Is the Product of a Compact Space and a Countably Compact Space Countably Compact? I know the statement does not hold for the product of two countably compact spaces, but I was wondering if it holds if one of the spaces is compact. 
My idea was to use a cover consisting of basic open sets and show that there is a finite subcover for each space via projections on the basic open sets, and then take the corresponding products of these sets to yield a finite subcover for the product. 
However, if this is true, then the same technique would show the result for products of countably compact spaces, which I know isn't true. Can anyone shed some light on this?

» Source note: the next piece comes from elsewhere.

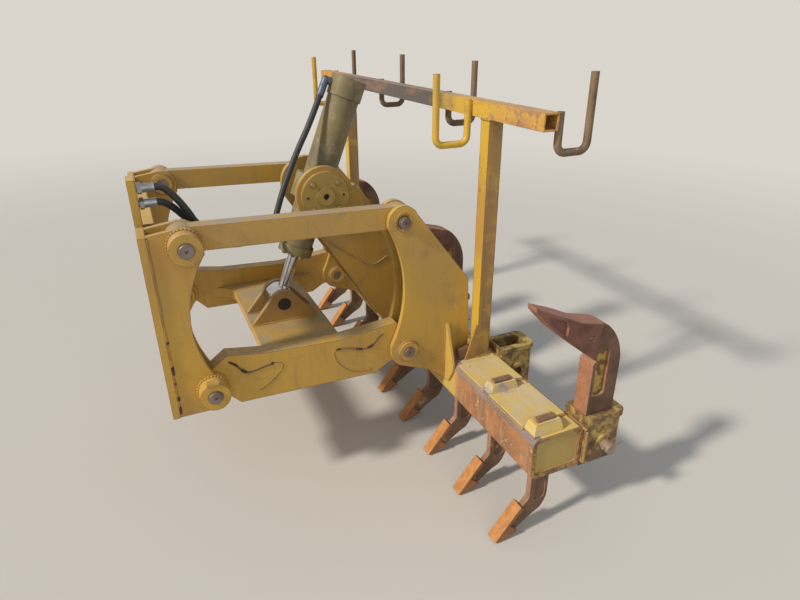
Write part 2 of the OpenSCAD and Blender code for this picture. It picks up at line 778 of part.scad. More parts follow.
module scarifier_outline() {
    translate([scar_x, bend_z]) square([scar_w, beam_z + scar_head - bend_z]);
    intersection() {
        translate(scar_centre) difference() {
            circle(scar_bend_r + scar_w);
            circle(scar_bend_r);
        }
        translate(scar_centre) polygon([[0, 0], [400, 0], [400, -400 * tan(scar_bend)]]);
    }
    polygon([on_shank(-1, -1), on_shank(-1, 1 - scar_w), on_shank(0, -scar_w), on_shank(36, 12 - scar_w),
             on_shank(112, -48), on_shank(112, 0), on_shank(0, 0)]);
}

module scarifier_shanks() {
    mid = scar_x + scar_w / 2 + 4;
    color("sienna") for (k = [0 : shank_n - 1]) translate([0, shank_y(k), 0]) difference() {
        slab(-scar_t / 2, scar_t) scarifier_outline();
        both_sides() slab(scar_t / 2 - scar_groove, scar_groove + 1)
            rounded([mid - scar_groove_w / 2, bend_z - 24], [mid + scar_groove_w / 2, beam_z - beam_h - 6], 14);
    }
}

module scarifier_teeth() {
    color("chocolate") for (k = [0 : shank_n - 1])
        slab(shank_y(k) - tooth_w / 2, tooth_w)
            polygon([on_shank(30, 0), on_shank(30, 20), on_shank(tooth_l, 3), on_shank(tooth_l - 7, -9),
                     on_shank(118, -48), on_shank(112, -48), on_shank(112, 0)]);
}

module square_tube(size, length) {
    difference() {
        cube([size, size, length]);
        translate([rack_wall, rack_wall, -1]) cube([size - 2 * rack_wall, size - 2 * rack_wall, length + 2]);
    }
}

module rack_posts() {
    color("gold") for (y = POSTS) {
        translate([post_x, y - rack_d / 2, beam_z]) square_tube(rack_d, rack_h);
        translate([post_x, y - rack_d / 2 + 8, beam_z]) rotate([90, 0, 0]) linear_extrude(8)
            polygon([[0, 0], [-foot_w, 0], [-8, foot_h], [0, foot_h]]);
    }
}

module rack_tube() {
    color("goldenrod") translate([post_x, rack_shift + rack_l / 2, rack_z])
        rotate([90, 0, 0]) square_tube(rack_d, rack_l);
}

// A rod bent like a J, from a welded leg at x0 down and across to a free leg at x1
module hook(x0, x1, top0, low, top1) {
    r = hook_d / 2;
    bend = hook_bend + r;
    dir = x1 > x0 ? 1 : -1;
    translate([x0, 0, low + bend]) cylinder(h = top0 - low - bend, r = r);
    translate([x1, 0, low + bend]) cylinder(h = top1 - low - bend, r = r);
    translate([min(x0, x1) + bend, 0, low]) rotate([0, 90, 0]) cylinder(h = abs(x1 - x0) - 2 * bend, r = r);
    translate([min(x0, x1) + bend, 0, low + bend]) rotate([90, 0, 0])
        rotate([0, 0, 180]) rotate_extrude(angle = 90) translate([bend, 0]) circle(r);
    translate([max(x0, x1) - bend, 0, low + bend]) rotate([90, 0, 0])
        rotate([0, 0, 270]) rotate_extrude(angle = 90) translate([bend, 0]) circle(r);
}

module rear_hooks() {
    x0 = post_x + rack_d + hook_d / 2;
    color("dimgray") for (y = REAR_HOOKS)
        translate([0, y, 0])
            hook(x0, x0 + rear_reach, rack_z + rack_d, rack_z - rear_low, rack_z + rear_leg);
}

module front_hooks() {
    x0 = post_x - hook_d / 2;
    color("gold") for (y = FRONT_HOOKS)
        translate([0, y, 0])
            hook(x0, x0 - front_reach, rack_z + rack_d, rack_z - front_low, rack_z + front_leg);
}

// Places the children, drawn along Z from the trunnion, on the cylinder's axis
module on_axis() {
    translate([trunnion[0], 0, trunnion[1]]) rotate([0, axis_angle, 0]) children();
}

module cylinder_barrel() {
    r = barrel_d / 2;
    color("darkkhaki") on_axis() {
        difference() {
            translate([0, 0, -barrel_down]) cylinder(h = barrel_down + barrel_up, r = r);
            translate([0, 0, -barrel_down - 1])
                cylinder(h = barrel_down + barrel_up - 19, r = r - barrel_wall);
        }
        difference() {
            translate([0, 0, barrel_up - head_collar]) cylinder(h = head_collar + 18, r = r + head_out);
            translate([0, 0, barrel_up - head_collar - 1]) cylinder(h = head_collar + 1 - eps, r = r - eps);
        }
    }
}

module cylinder_gland() {
    color("darkgoldenrod") on_axis() difference() {
        translate([0, 0, -barrel_down - gland_l]) cylinder(h = gland_l, r = barrel_d / 2 + 8);
        translate([0, 0, -barrel_down - gland_l - 1]) cylinder(h = gland_l + 2, r = rod_d / 2 + fit);
    }
}

module trunnion_ring() {
    r = barrel_d / 2;
    color("darkgoldenrod") difference() {
        union() {
            on_axis() translate([0, 0, -50]) cylinder(h = 100, r = r + 26);
            both_sides() cross_bar(trunnion, trunnion_d / 2, 60, bracket_y + bracket_t - 62);
        }
        on_axis() translate([0, 0, -60]) cylinder(h = 120, r = r + eps);
    }
}

// The upper port is at the barrel's head, the lower one just over the gland
module hose_ports() {
    r = barrel_d / 2;
    a = HOSE_A_REAR[len(HOSE_A_REAR) - 1];
    b = HOSE_B_REAR[len(HOSE_B_REAR) - 1];
    elbow_a = a + 72 * tangent(HOSE_A_REAR, len(HOSE_A_REAR) - 1);
    elbow_b = b + 50 * tangent(HOSE_B_REAR, len(HOSE_B_REAR) - 1);
    color("silver") {
        difference() {
            union() {
                bar(elbow_a, elbow_a + 70 * [cos(axis_angle), 0, -sin(axis_angle)], 15);
                bar(elbow_b, elbow_b + 70 * [cos(axis_angle), 0, -sin(axis_angle)], 15);
            }
            on_axis() translate([0, 0, -barrel_down]) cylinder(h = barrel_down + barrel_up, r = r + eps);
            on_axis() translate([0, 0, barrel_up - head_collar]) cylinder(h = head_collar, r = r + head_out + eps);
        }
        for (p = [elbow_a, elbow_b]) translate(p) sphere(r = 16);
        bar(a, elbow_a, crimp_d / 2);
        bar(b, elbow_b, crimp_d / 2);
    }
}

module cylinder_rod() {
    color("silver") difference() {
        union() {
            on_axis() {
                translate([0, 0, -axis_length + eye_d / 2 - 8])
                    cylinder(h = axis_length - eye_d / 2 + 128, r = rod_d / 2);
                translate([0, 0, 100]) cylinder(h = 40, r = barrel_d / 2 - barrel_wall - 0.3);
            }
            cross_bar(rod_pin, eye_d / 2, -eye_w / 2, eye_w);
        }
        cross_bar(rod_pin, rod_pin_d / 2 + fit, -eye_w, 2 * eye_w);
    }
}

hitch_flanges();
hitch_plates();
hitch_pins();
hose_bracket();
hose_fittings();
hose_a_front();
hose_b_front();
upper_link_left();
upper_link_right();
lower_link();
rod_clevis();
clevis_pin_ends();
carriage_plates();
carriage_pins();
trunnion_bracket();
trunnion_caps();
beam_gussets();
tool_beam();
beam_end_caps();
ripper_pockets();
ripper_shanks();
ripper_tips();
pocket_pins();
scarifier_shanks();
scarifier_teeth();
rack_posts();
rack_tube();
rear_hooks();
front_hooks();
cylinder_barrel();
cylinder_gland();
trunnion_ring();
hose_ports();
hose_a_rear();
hose_b_rear();
cylinder_rod();
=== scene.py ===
# A rear-mounted ripper-scarifier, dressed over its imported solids: worn paint, rust, weld seams,
# bolts, washers, pin ends and hydraulic hoses. Metres; X points away from the machine, Y to its
# right and Z up, from the middle of the hitch's mounting face.
import math

import bpy
from mathutils import Matrix, Vector


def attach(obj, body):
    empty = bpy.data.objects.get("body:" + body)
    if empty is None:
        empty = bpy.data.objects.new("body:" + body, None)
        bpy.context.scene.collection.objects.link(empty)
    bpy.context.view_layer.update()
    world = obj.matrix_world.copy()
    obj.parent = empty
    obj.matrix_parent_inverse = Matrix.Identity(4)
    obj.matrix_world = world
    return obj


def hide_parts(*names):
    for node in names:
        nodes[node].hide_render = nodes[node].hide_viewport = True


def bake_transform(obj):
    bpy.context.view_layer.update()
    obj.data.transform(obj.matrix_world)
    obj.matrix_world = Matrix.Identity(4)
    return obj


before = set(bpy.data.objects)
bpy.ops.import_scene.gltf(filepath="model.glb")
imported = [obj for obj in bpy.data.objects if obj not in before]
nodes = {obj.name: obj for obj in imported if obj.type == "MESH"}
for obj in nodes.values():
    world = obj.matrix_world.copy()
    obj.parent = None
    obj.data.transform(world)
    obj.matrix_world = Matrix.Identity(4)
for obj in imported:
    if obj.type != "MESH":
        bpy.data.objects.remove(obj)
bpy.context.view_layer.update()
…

 A: Your proposed argument is wrong because if you have subsets of $X\times Y$ whose projections cover $X$ and $Y$ that does not mean the sets cover $X\times Y$.  Moreover, to test countable compactness you cannot restrict to basic open sets, because given a countable open cover, it may not have a refinement by basic open sets that is still countable.
It is true that a product of a compact space $X$ and a countably compact space $Y$ is countably compact.  To prove it, suppose $(U_n)_{n\in\mathbb{N}}$ is a countable open cover of $X\times Y$.  For each finite subset $F\subset\mathbb{N}$, let $$V_F=\left\{y\in Y:X\times \{y\}\subseteq \bigcup_{n\in F}U_n\right\}.$$ Note that $V_F$ is open in $Y$: if $y\in V_F$, then $X\times\{y\}$ is covered by finitely many open rectangles contained in the $U_n$ for $n\in F$ (by compactness of $X$), and thus the intersection of the second factors of those rectangles is an open neighborhood of $y$ contained in $V_F$.  Moreover, every $y\in Y$ is in $V_F$ for some finite $F\subset\mathbb{N}$, since $X\times\{y\}$ is compact and thus covered by finitely many of the $U_n$.  Thus $(V_F)$ is a countable open cover of $Y$, so by countable compactness $Y$ is covered by finitely many of them $V_{F_1},\dots,V_{F_m}$.  But then $X\times Y$ is covered by the sets $U_n$ for $n\in\bigcup_{i=1}^m F_i$, so our original open cover has a finite subcover.